Yes, I know, some recipes start with raw meat and freshly made mash but my gosh, that's like cooking two meals and only getting one. The whole point is to cook once and then get as many meals as possible from the first go-round.

Remember, I only make this if I already have leftover mashed potatoes on hand - a rare enough occurrence - but they don't have to be leftover from the same meal as the roast! So if you will be cooking lamb or beef and would like to try this dish be sure to make some mashed potatoes, either with this meal or another one a day before or after, and be sure to make enough extra! You'll need about 2 cups.

Take your leftover roast beef (or lamb) and chop it (or mince it) fine. You can do this with a cleaver, a meat grinder or the food processor. I add any leftover vegetables too, whether they were originally served with the beef or not. If you don't have any you can add some frozen mixed veg, about a cup or so, and be sure to add any leftover gravy or pan juices to the mix. If you want a little zing pour in some Worcestershire sauce, soy sauce, A-1 or even ketchup. Mix it all together and put it in a greased casserole just big enough to hold it and the potato topping. Season to taste.

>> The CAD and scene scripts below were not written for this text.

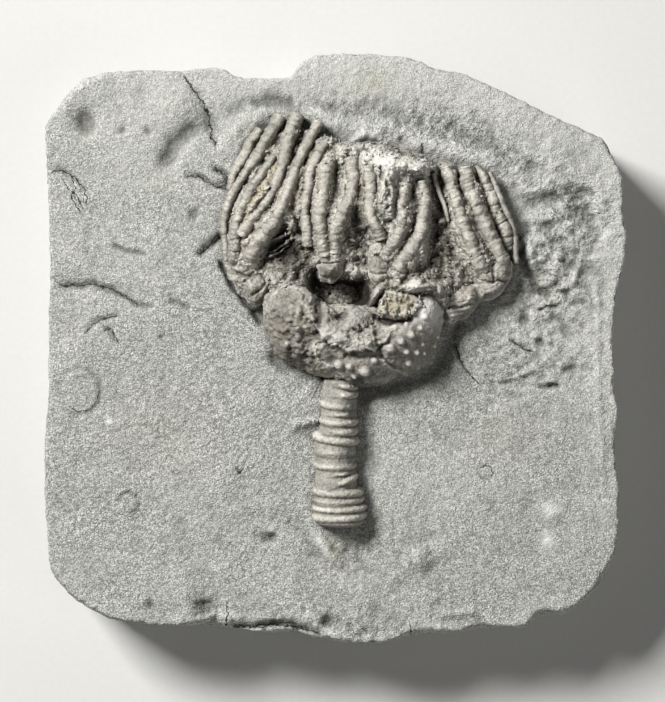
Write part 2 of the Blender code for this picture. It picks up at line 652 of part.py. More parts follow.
def make_arm(name, route, proud, ground):
    """An arm: a row of short plates, narrower at each joint, flat where it lies on the rock."""
    plates = max(3, round(route_length(route) / PLATE_PITCH))
    stations = smooth_route(route, 2 * plates + 1)
    build = bmesh.new()
    sections = []
    for i, place in enumerate(stations):
        before = stations[max(0, i - 1)]
        after = stations[min(len(stations) - 1, i + 1)]
        side = Vector((before.y - after.y, after.x - before.x)).normalized()
        half = free_half_width(place, name)
        joint = 1.0 - (SUTURE_DEPTH if i % 2 == 0 else 0.0)
        end = END_SHARE if i in (0, len(stations) - 1) else 1.0
        half_here = half * joint * end
        edges = [place.xy + side * half_here * s for s in (1.0, -1.0)]
        feet = [ground.highest_near(edge.x, edge.y, REST_REACH) + GAP for edge in edges]
        middle_foot = ground.highest_near(place.x, place.y, REST_REACH) + GAP
        crest = middle_foot + proud * joint * end
        section = []
        for angle in ARM_SECTION:
            reach = math.cos(math.radians(angle))
            rise = math.sin(math.radians(angle))
            at = place.xy - side * half_here * reach
            foot = feet[0] if reach < 0.0 else feet[1]
            if rise < 0.01:
                section.append((at.x, at.y, foot))
            else:
                height = max(foot + ARM_LEAST, middle_foot + (crest - middle_foot) * rise)
                section.append((at.x, at.y, height))
        section.append((place.x, place.y, middle_foot))
        sections.append(ring_of(build, section))
    for upper, lower in zip(sections, sections[1:]):
        join_rings(build, upper, lower)
    build.faces.new(sections[0])
    build.faces.new(sections[-1])
    return add_piece(name, build, CALCITE)


ARM_LINES = {name: smooth_route(route, 60) for name, (_, route) in ARMS.items()}

clear_scene()
laid = Ground()
make_slab(laid)
make_tegmen(laid)
make_cup()
make_stem()
for plate_name, (plate_outline, plate_proud) in FORK_PLATES.items():
    make_fork_plate(plate_name, plate_outline, plate_proud, laid)
for arm_name, (arm_proud, arm_route) in ARMS.items():
    make_arm(arm_name, arm_route, arm_proud, laid)
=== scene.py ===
"""The looks of a fossil crinoid in its siltstone slab: rock faces, plates, arms, stem and finishes.

Sizes and places are in millimetres in the frame's own axes, and become metres when a mesh is made.
"""
import math

import bpy
import numpy as np
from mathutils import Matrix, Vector
from mathutils.bvhtree import BVHTree


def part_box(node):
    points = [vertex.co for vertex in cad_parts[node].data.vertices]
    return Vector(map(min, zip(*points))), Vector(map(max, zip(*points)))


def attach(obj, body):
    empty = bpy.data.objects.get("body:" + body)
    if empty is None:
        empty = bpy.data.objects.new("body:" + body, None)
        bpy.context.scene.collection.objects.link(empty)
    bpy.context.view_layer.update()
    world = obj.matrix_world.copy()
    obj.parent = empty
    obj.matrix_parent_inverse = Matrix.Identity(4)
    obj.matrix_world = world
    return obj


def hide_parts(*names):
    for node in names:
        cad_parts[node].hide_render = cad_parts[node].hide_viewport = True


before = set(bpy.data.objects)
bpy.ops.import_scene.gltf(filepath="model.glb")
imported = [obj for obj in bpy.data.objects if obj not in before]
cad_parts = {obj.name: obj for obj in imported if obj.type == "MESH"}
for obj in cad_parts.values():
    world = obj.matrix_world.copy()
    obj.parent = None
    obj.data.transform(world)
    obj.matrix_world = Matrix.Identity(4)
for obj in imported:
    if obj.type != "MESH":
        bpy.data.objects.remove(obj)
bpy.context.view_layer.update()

MM = 0.001
SLAB_FACE = 15.0  # height of the slab's level face over its underside

# ---------------------------------------------------------------- places on the slab

SLAB_OUTLINE = (
    (-42.4, 32.2), (-41.6, 33.6), (-39.2, 37.0), (-36.9, 39.2), (-34.0, 40.2), (-28.4, 40.5),
    (-22.2, 40.3), (-18.4, 40.9), (-16.2, 40.6), (-14.6, 39.4), (-6.6, 39.3), (-5.8, 40.8),
    (-4.8, 41.9), (-2.8, 42.7), (-0.7, 42.9), (4.4, 42.8), (9.0, 42.5), (11.5, 42.1),
    (14.0, 40.8), (18.4, 40.0), (21.6, 38.6), (26.3, 36.4), (30.5, 34.2), (36.2, 31.7),
    (38.8, 30.6), (39.8, 28.9), (40.5, 26.8), (41.6, 25.3), (41.7, 22.2), (41.4, 20.3),
    (42.4, 17.0), (42.1, 13.5), (40.8, 7.7), (40.1, 1.2), (40.5, -3.6), (40.3, -5.3),
    (41.0, -9.1), (40.4, -13.3), (41.1, -20.2), (41.1, -25.7), (40.7, -29.4), (38.5, -34.3),
    (36.5, -36.4), (33.0, -38.9), (29.2, -39.0), (28.0, -40.6), (24.4, -40.5), (20.0, -41.0),
    (14.9, -41.6), (10.8, -41.9), (6.1, -42.8), (2.8, -42.9), (-2.9, -42.2), (-6.7, -41.3),
    (-9.8, -41.4), (-13.1, -40.9), (-20.4, -40.5), (-26.7, -40.2), (-32.7, -39.4),
    (-35.6, -38.0), (-38.2, -36.4), (-40.4, -34.0), (-41.6, -32.3), (-42.0, -26.8),
    (-42.4, -21.2), (-42.4, -14.5), (-41.8, -5.9), (-41.8, 5.5), (-41.6, 10.7), (-41.8, 20.5),
    (-42.0, 24.9),
)
SLAB_WIDEST = 8.5
EDGE_INSET = 0.3
EDGE_DROP = 0.35

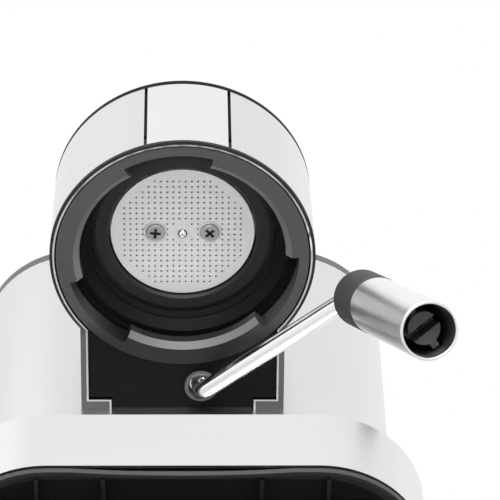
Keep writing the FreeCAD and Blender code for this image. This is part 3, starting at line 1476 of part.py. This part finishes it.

Spoon your leftover cold mashed potatoes over the top of the "pie". You want a layer about 3/4 - 1 inch thick. Use your spoon to flick little peaks all over the surface of the mash, or use a fork to "rake" a pattern into it. Sprinkle with paprika, cayenne pepper, nutmeg or your favorite spice. If you like, you can put a few dabs of butter here and there.

Bake this in a moderately hot oven, say 350 or 375 degrees, for at least 30 - 40 minutes. You want the meat mixture to be very hot, even bubbly, and the potato topping to be golden brown. this is great served with a side of vegetables or a salad and if there is any Yorkshire Pudding leftover (don't worry, there won't be) go ahead and pop it in the oven for few minutes to heat.

Quotable Quotes; in the category Let Me Just Make A Note Of That!

"Am going to cook shepherd's pie for them all - British home cooking."